Method 1: county assessor parcel search (fastest, free, authoritative)
Every U.S. county publishes a parcel search by address. The result is the legal owner of record — the same name the county mails the property tax bill to. For a single property in a market the investor knows, this is the fastest path from cold address to confirmed owner: under two minutes once the assessor URL is bookmarked.
The two failure modes: the assessor record may be 30 to 90 days out of date after a recent sale, and some counties publish only owner-redacted versions of the parcel record (commonly in California for owner-occupied properties under specific opt-out programs). When the assessor returns "owner-confidential," the deed registry usually has the same information.
The county assessor parcel search is the fastest free method and authoritative for 90%+ of cases.
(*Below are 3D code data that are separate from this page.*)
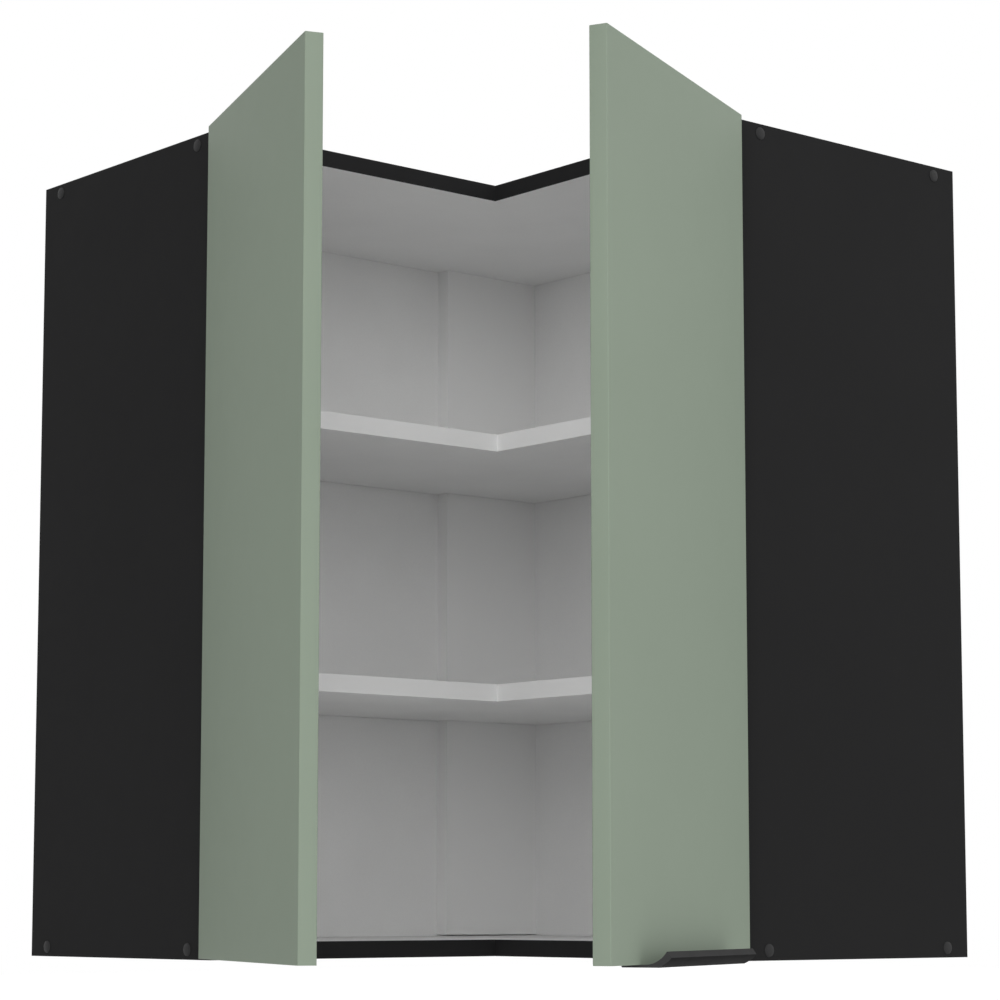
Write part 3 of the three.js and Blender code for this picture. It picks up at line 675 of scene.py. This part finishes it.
def add_hinge_screws(side, level):
    """Two screws in a hinge's plate, two adjusters in its arm and two screws in its cup's ears."""
    hinge = f"hinge_{side}_{level}"
    wing, door = wing_matrix(side), door_matrix(side)
    arm, cup = box_in(wing, f"{hinge}_arm"), box_in(door, f"{hinge}_cup")
    front = box_in(wing, f"end_panel_{side}").high.y

    plate = arm.high.x - PLATE_THICKNESS
    heights = [arm.middle.z + way * PLATE_SCREW_SPACING / 2 for way in PAIR]
    places = [(plate, front - PLATE_SCREW_SETBACK, z) for z in heights]
    on_plate = facing(wing, places, TO_ROOM_CORNER)
    add_piece(f"{hinge}_plate_screws", pan_head, on_plate, "carcass", steel_finish)

    sizes = ADJUSTER_HEIGHTS_AND_SETBACKS
    places = [(arm.high.x - height, front - setback, arm.middle.z) for height, setback in sizes]
    in_arm = facing(wing, places, TO_ROOM_CORNER)
    add_piece(f"{hinge}_adjusters", grub, in_arm, "carcass", steel_finish)

    heights = [cup.middle.z + way * EAR_SPACING / 2 for way in PAIR]
    places = [(cup.middle.x - EAR_OFFSET, cup.low.y - EAR_SCREW_RISE, z) for z in heights]
    on_ears = facing(door, places, TO_WALL)
    add_piece(f"{hinge}_cup_screws", flat_head, on_ears, f"{side}_door", steel_finish)


def add_hanger_screws(side):
    wing = wing_matrix(side)
    hanger = box_in(wing, f"hanger_body_{side}")
    face = hanger.high.y - HANGER_SCREW_DEPTH
    places = [(hanger.middle.x, face, hanger.high.z - drop) for drop in HANGER_SCREW_DROPS]
    in_hanger = facing(wing, places, FROM_WALL)
    add_piece(f"hanger_screws_{side}", grub, in_hanger, "carcass", steel_finish)


def add_bumpers(side):
    closed = box_in(door_matrix(side), f"door_{side}")
    heights = (closed.low.z + BUMPER_END_INSET, closed.high.z - BUMPER_END_INSET)
    places = [(closed.low.x + BUMPER_INSET, closed.low.y, z) for z in heights]
    on_back = facing(door_matrix(side), places, TO_WALL)
    add_piece(f"bumpers_{side}", bumper, on_back, f"{side}_door", bumper_finish)


def add_pull_screws():
    door = door_matrix("right")
    pull, closed = box_in(door, "edge_pull"), box_in(door, "door_right")
    along = [pull.middle.x + way * PULL_SCREW_SPACING / 2 for way in PAIR]
    places = [(x, closed.middle.y, pull.low.z + PULL_SCREW_DEPTH) for x in along]
    add_piece("pull_screws", flat_head, facing(door, places, DOWN), "right_door", black_finish)


for side in SIDES:
    for level in LEVELS:
        add_hinge_screws(side, level)
    add_hanger_screws(side)
    add_bumpers(side)
add_pull_screws()

# ---------------------------------------------------------------- studio

# The floor lies well below the hanging cabinet. The lift is what it adds for the rays that show it, so that
# it goes over into the white background.
FLOOR_HEIGHT = -0.4
FLOOR_HALF_SIZE = 14
FLOOR_CELLS = 12
FLOOR_LIFT = 0.38

# The level of the even light all round, and how much and where a flag on the left takes from it
AMBIENT = 0.56
FLAG_SIDE = (-0.643, -0.766, 0)
FLAG_FROM = 0.20
FLAG_TO = 0.80
FLAG_DEPTH = 0.55


def make_floor():
    made = bmesh.new()
    bmesh.ops.create_grid(made, x_segments=FLOOR_CELLS, y_segments=FLOOR_CELLS, size=FLOOR_HALF_SIZE)
    floor = linked("floor", mesh_of(made, "floor"))
    floor.location.z = FLOOR_HEIGHT
    shader = material_shader("floor_paper")
    color = shader.mix(shader.cloud(40.0, detail=4.0), *FLOOR_TONES)
    paper = shader.node("ShaderNodeBsdfDiffuse", {"Color": color})
    strength = shader.times(shader.shows(), FLOOR_LIFT)
    lift = shader.node("ShaderNodeEmission", {"Color": WHITE, "Strength": strength})
    both = shader.node("ShaderNodeAddShader", {0: paper.outputs[0], 1: lift.outputs[0]})
    shader.node("ShaderNodeOutputMaterial", {"Surface": both.outputs[0]})
    floor.data.materials.append(shader.owner)


def make_world():
    """Even light that a flag dims on one side, and plain white for the rays that show the background."""
    world = bpy.data.worlds.new("studio")
    bpy.context.scene.world = world
    shader = Shader(world)
    toward = shader.dot(shader.direction, FLAG_SIDE)
    behind = AMBIENT - FLAG_DEPTH
    dome = shader.ranged(toward, AMBIENT, behind, FLAG_FROM, FLAG_TO, interpolation_type="SMOOTHSTEP")
    strength = shader.ranged(shader.shows(), dome, 1.0)
    background = shader.node("ShaderNodeBackground", {"Color": WHITE, "Strength": strength})
    shader.node("ShaderNodeOutputWorld", {"Surface": background.outputs[0]})


def from_angles(azimuth, elevation):
    """A unit vector from its azimuth about +Z and its elevation, in radians."""
    flat = math.cos(elevation)
    return Vector((math.cos(azimuth) * flat, math.sin(azimuth) * flat, math.sin(elevation)))


def soft_sun(name, azimuth, elevation, spread, level):
    """A wide light, angles in degrees. At level 1 a face turned to it shows its colour as written."""
    lamp = bpy.data.lights.new(name, "SUN")
    lamp.energy, lamp.angle = level * math.pi, math.radians(spread)
    direction = from_angles(math.radians(azimuth), math.radians(elevation))
    linked(name, lamp).rotation_euler = direction.to_track_quat("Z", "Y").to_euler()


make_floor()
make_world()
soft_sun("front_light", azimuth=-44, elevation=8, spread=44, level=0.30)
soft_sun("right_light", azimuth=50, elevation=15, spread=60, level=0.17)
soft_sun("high_light", azimuth=-46, elevation=32, spread=70, level=0.39)

# ---------------------------------------------------------------- camera

# Fitted to the photograph's edges. The photograph is a level view with a tall lens shift. Most of the shift
# is turned into a small upward tilt here, so that views from other sides stay in the frame.
CAMERA_PLACE = (2.3089, -1.9984, 0.0465)
CAMERA_YAW = 2.4375
CAMERA_TILT = 0.1189
CAMERA_SHIFT = 0.06
SENSOR_WIDTH = 36
FOCAL_LENGTH = 103.863
NEAREST_SEEN = 0.05

camera = linked("camera", bpy.data.cameras.new("camera"))
camera.location = CAMERA_PLACE
camera.rotation_euler = from_angles(CAMERA_YAW, CAMERA_TILT).to_track_quat("-Z", "Y").to_euler()
camera.data.sensor_width = SENSOR_WIDTH
camera.data.lens = FOCAL_LENGTH
camera.data.shift_y = CAMERA_SHIFT
camera.data.clip_start = NEAREST_SEEN
bpy.context.scene.camera = camera

bpy.context.scene.view_settings.view_transform = "Standard"
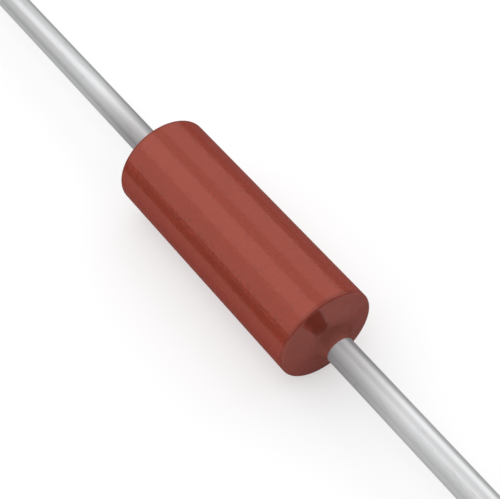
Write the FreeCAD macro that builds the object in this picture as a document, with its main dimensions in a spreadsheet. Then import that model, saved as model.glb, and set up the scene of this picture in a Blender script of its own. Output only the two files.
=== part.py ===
# Metal film resistor with axial leads, in millimetres.
#
# The origin is the middle of the body. +X runs along the leads, towards the right lead, and +Z is up.
# A ceramic rod carries the metal film. A spiral kerf, cut through the film, sets the resistance.
# A metal cap is pressed on each end of the rod, over the film, and a tinned lead is welded to each cap.
# A soft lacquer coats the film and most of the caps, and the epoxy jacket is moulded round all of it.
# The jacket's ends rise in a smooth trumpet shape and creep a short way up the leads.

import FreeCAD, Part

import math
import os
from collections import namedtuple

import Sketcher
from FreeCAD import Placement, Rotation, Vector

SHEET_NAME = "Sizes"
FULL_TURN = 360
HALF_TURN = 180
EDGE_MATCH = 1e-6

# Driving dimensions: lengths in millimetres, slopes in degrees
DRIVING_SIZES = {
    # Epoxy jacket
    "body_diameter": 2.29,
    "body_length": 6.10,
    "body_rim_radius": 0.07,
    # Trumpet ends of the jacket, with slopes counted from a plane square to the lead
    "end_rim_slope": 10,
    "end_foot_slope": 19.5,
    "end_foot_diameter": 1.19,
    "end_rise": 0.43,
    # Leads
    "lead_diameter": 0.64,
    "lead_reach": 38.10,
    "lead_tip_chamfer": 0.05,
    "weld_head_diameter": 0.95,
    "weld_head_rim": 0.12,
    "weld_head_length": 0.72,
    # Ceramic rod
    "core_diameter": 1.40,
    "core_length": 4.60,
    "core_chamfer": 0.08,
    # Metal film, thicker than the real one, and its spiral kerf
    "film_thickness": 0.04,
    "trim_kerf": 0.09,
    "trim_pitch": 0.50,
    "trim_land": 0.22,
    # Pressed end caps
    "cap_wall": 0.13,
    "cap_skirt": 0.95,
    "cap_corner_chamfer": 0.10,
    # Lacquer coat
    "coat_thickness": 0.10,
    "coat_setback": 0.30,
    "coat_taper": 0.25,
}

# A corner of a turned outline: its place along the axis, its distance from the axis,
# and the bend of the stretch to the next corner, or None where that stretch is straight.
Corner = namedtuple("Corner", "along out bend", defaults=(None,))

# A bend's radius and the side of the path that its centre lies on: 1 for left, -1 for right
Bend = namedtuple("Bend", "radius side")


class Size:
    """A size: its value now, and the formula that ties it to the sheet."""

    def __init__(self, value, formula):
        self.value = value
        self.formula = formula

    def __add__(self, other):
        return combine(self, "+", other, self.value + value_of(other))

    def __sub__(self, other):
        return combine(self, "-", other, self.value - value_of(other))

    def __mul__(self, other):
        return combine(self, "*", other, self.value * value_of(other))

    def __truediv__(self, other):
        return combine(self, "/", other, self.value / value_of(other))

    def __neg__(self):
        return Size(-self.value, f"(-1 * {self.formula})")


ZERO = Size(0, "0")


def value_of(number):
    return number.value if isinstance(number, Size) else number


def combine(first, sign, second, value):
    second_formula = second.formula if isinstance(second, Size) else str(second)
    return Size(value, f"({first.formula} {sign} {second_formula})")


def sine(slope):
    return Size(math.sin(math.radians(slope.value)), f"sin({slope.formula} * 1 deg)")


def cosine(slope):
    return Size(math.cos(math.radians(slope.value)), f"cos({slope.formula} * 1 deg)")


def tangent(slope):
    return Size(math.tan(math.radians(slope.value)), f"tan({slope.formula} * 1 deg)")


def write_sheet(doc):
    """Puts the driving dimensions into the sheet and returns them as sizes, by name."""
    sheet = doc.addObject("Spreadsheet::Sheet", SHEET_NAME)
    sizes = {}
    for row, (name, value) in enumerate(DRIVING_SIZES.items(), start=1):
        sheet.set(f"A{row}", name.replace("_", " "))
        sheet.set(f"B{row}", str(value))
        sheet.setAlias(f"B{row}", name)
        sizes[name] = Size(value, f"{SHEET_NAME}.{name}")
    doc.recompute()
    return sizes


doc = FreeCAD.newDocument("metal_film_resistor")
size = write_sheet(doc)

# Radii
body_radius = size["body_diameter"] / 2
end_foot_radius = size["end_foot_diameter"] / 2
lead_radius = size["lead_diameter"] / 2
weld_head_radius = size["weld_head_diameter"] / 2
core_radius = size["core_diameter"] / 2
film_radius = core_radius + size["film_thickness"]
cap_radius = film_radius + size["cap_wall"]
coat_radius = cap_radius + size["coat_thickness"]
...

Method 2: deed registry / recorder of deeds search
The recorder of deeds maintains an index of every recorded property transfer in the county. Searching by property address or parcel number returns the most recent deed, which lists the current grantee — the new owner — directly. This is the only method that's reliable for recent sales: anything that closed in the last 90 days is here before it's in the assessor record.
The downside is interface. Recorder portals are typically older and slower than assessor sites, often require a name spelling match, and rarely have street-address search at the top level. Plan on three to five minutes per lookup. For properties that just sold, that time is worth it because nothing else has the data yet.